Short task: Beginning with the line that contains "Keep writing the build123d" and ending with the line that contains "output of a", reproduce each line exactly; include both and add nothing.

----------------

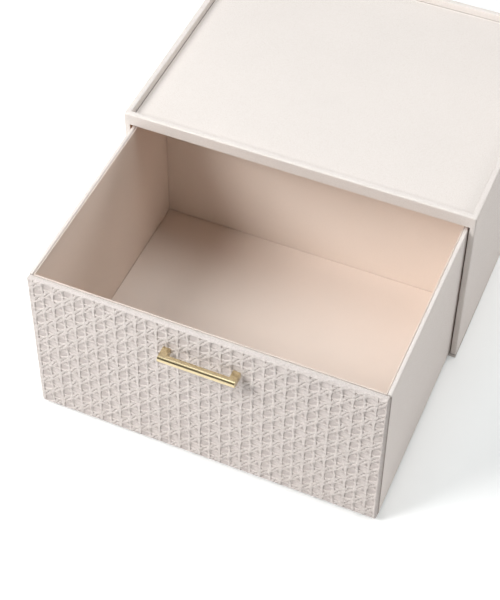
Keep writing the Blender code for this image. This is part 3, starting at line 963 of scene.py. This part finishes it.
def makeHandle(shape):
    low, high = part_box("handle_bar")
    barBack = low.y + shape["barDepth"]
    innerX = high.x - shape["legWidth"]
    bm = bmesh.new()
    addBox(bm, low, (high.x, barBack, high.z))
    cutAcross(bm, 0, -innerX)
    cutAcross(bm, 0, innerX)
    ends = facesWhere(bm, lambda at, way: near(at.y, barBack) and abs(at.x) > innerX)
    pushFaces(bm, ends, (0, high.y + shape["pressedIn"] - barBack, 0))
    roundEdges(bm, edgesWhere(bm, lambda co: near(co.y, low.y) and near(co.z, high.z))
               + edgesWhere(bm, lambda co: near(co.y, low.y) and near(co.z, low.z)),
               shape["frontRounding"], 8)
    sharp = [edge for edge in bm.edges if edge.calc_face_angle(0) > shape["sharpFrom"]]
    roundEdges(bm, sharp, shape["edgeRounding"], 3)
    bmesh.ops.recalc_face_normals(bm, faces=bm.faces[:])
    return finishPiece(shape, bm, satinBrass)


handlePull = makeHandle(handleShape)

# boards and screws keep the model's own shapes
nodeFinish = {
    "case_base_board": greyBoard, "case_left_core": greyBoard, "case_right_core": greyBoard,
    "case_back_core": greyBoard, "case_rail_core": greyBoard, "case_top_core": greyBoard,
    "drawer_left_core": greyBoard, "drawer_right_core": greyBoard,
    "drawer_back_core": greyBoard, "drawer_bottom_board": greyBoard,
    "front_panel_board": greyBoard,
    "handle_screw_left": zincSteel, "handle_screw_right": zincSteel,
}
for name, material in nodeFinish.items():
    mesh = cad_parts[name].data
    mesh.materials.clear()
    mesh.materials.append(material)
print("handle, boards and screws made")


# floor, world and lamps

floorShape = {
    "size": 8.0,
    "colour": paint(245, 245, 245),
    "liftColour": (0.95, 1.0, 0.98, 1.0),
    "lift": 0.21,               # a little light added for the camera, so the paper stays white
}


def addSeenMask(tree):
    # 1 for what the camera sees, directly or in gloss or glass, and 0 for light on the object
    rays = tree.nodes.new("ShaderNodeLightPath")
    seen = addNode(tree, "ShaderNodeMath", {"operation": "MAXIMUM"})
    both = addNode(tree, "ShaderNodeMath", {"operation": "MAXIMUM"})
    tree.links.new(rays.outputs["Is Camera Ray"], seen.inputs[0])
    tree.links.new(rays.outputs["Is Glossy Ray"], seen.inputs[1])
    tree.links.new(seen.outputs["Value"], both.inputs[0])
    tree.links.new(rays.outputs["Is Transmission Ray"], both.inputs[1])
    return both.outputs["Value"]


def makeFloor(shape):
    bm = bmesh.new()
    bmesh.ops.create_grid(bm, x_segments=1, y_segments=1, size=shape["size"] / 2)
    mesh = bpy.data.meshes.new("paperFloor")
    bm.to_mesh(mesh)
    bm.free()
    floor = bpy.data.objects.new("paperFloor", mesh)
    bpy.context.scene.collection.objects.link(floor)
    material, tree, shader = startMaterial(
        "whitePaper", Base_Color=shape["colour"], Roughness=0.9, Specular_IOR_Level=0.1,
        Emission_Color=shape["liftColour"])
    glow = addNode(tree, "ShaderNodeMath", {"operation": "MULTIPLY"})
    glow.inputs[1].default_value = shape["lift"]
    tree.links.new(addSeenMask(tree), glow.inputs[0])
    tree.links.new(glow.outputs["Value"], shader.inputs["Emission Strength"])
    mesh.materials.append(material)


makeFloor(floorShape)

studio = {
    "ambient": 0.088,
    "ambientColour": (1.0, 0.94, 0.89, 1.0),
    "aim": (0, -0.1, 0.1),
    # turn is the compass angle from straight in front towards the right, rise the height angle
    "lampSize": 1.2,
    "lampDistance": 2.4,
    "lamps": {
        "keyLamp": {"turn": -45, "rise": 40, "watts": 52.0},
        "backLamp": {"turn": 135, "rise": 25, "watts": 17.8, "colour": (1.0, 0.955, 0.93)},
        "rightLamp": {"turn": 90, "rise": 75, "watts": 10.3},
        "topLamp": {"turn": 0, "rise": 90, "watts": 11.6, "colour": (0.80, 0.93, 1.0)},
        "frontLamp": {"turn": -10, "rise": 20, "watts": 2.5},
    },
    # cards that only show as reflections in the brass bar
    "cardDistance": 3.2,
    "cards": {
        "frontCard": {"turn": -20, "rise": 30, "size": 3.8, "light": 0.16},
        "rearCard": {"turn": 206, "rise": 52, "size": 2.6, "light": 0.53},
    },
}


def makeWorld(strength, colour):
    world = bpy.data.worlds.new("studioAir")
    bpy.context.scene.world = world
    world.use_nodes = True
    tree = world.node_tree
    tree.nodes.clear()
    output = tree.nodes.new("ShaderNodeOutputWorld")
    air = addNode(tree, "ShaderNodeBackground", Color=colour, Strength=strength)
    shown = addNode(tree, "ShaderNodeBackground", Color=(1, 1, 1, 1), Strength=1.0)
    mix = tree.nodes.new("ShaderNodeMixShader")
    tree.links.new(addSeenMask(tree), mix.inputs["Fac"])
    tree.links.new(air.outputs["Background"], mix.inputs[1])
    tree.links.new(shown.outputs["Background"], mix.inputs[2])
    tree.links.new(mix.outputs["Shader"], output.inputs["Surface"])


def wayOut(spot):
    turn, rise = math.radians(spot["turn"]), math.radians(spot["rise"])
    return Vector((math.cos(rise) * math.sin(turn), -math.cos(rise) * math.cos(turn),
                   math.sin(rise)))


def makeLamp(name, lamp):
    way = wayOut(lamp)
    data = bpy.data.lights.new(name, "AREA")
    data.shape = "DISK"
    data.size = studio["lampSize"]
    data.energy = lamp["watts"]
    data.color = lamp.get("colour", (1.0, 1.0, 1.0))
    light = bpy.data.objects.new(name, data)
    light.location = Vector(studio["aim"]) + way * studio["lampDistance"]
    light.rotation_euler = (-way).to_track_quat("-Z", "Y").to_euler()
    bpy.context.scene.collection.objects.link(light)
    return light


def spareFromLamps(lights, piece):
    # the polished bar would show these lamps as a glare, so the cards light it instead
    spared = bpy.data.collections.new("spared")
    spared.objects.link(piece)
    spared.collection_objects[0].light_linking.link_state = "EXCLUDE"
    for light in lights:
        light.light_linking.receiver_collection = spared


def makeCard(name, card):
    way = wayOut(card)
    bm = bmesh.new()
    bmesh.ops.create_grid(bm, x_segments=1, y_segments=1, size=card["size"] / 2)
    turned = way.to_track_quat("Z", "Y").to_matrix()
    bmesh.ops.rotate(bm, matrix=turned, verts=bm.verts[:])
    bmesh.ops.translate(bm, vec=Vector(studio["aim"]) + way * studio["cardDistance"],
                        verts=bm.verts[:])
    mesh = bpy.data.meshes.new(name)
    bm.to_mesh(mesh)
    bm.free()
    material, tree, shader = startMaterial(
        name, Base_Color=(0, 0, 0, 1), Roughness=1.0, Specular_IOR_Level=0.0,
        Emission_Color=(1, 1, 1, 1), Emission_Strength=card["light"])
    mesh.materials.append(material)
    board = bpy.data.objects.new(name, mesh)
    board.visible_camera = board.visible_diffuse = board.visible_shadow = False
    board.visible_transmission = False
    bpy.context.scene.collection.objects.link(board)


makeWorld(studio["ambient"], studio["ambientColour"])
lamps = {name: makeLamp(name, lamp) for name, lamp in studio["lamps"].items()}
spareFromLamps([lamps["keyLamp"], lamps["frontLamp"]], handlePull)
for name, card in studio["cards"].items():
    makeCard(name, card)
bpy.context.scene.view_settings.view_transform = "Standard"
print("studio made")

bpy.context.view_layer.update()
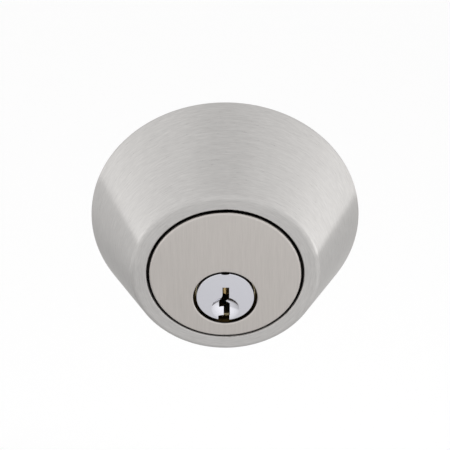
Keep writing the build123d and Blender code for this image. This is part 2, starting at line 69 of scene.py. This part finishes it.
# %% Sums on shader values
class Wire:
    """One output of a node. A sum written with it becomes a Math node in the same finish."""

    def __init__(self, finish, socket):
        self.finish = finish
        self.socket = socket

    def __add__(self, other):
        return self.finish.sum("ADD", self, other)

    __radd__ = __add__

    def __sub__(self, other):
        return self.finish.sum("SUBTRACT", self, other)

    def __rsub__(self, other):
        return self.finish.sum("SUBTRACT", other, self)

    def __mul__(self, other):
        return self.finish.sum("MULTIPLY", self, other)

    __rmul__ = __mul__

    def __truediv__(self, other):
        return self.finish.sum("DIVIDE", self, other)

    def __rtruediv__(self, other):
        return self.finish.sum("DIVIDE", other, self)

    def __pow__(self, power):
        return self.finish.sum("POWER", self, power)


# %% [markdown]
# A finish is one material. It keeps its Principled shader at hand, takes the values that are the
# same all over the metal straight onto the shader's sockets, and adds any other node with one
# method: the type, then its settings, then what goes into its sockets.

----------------

Response:
Keep writing the build123d and Blender code for this image. This is part 2, starting at line 69 of scene.py. This part finishes it.
# %% Sums on shader values
class Wire:
    """One output of a node. A sum written with it becomes a Math node in the same finish."""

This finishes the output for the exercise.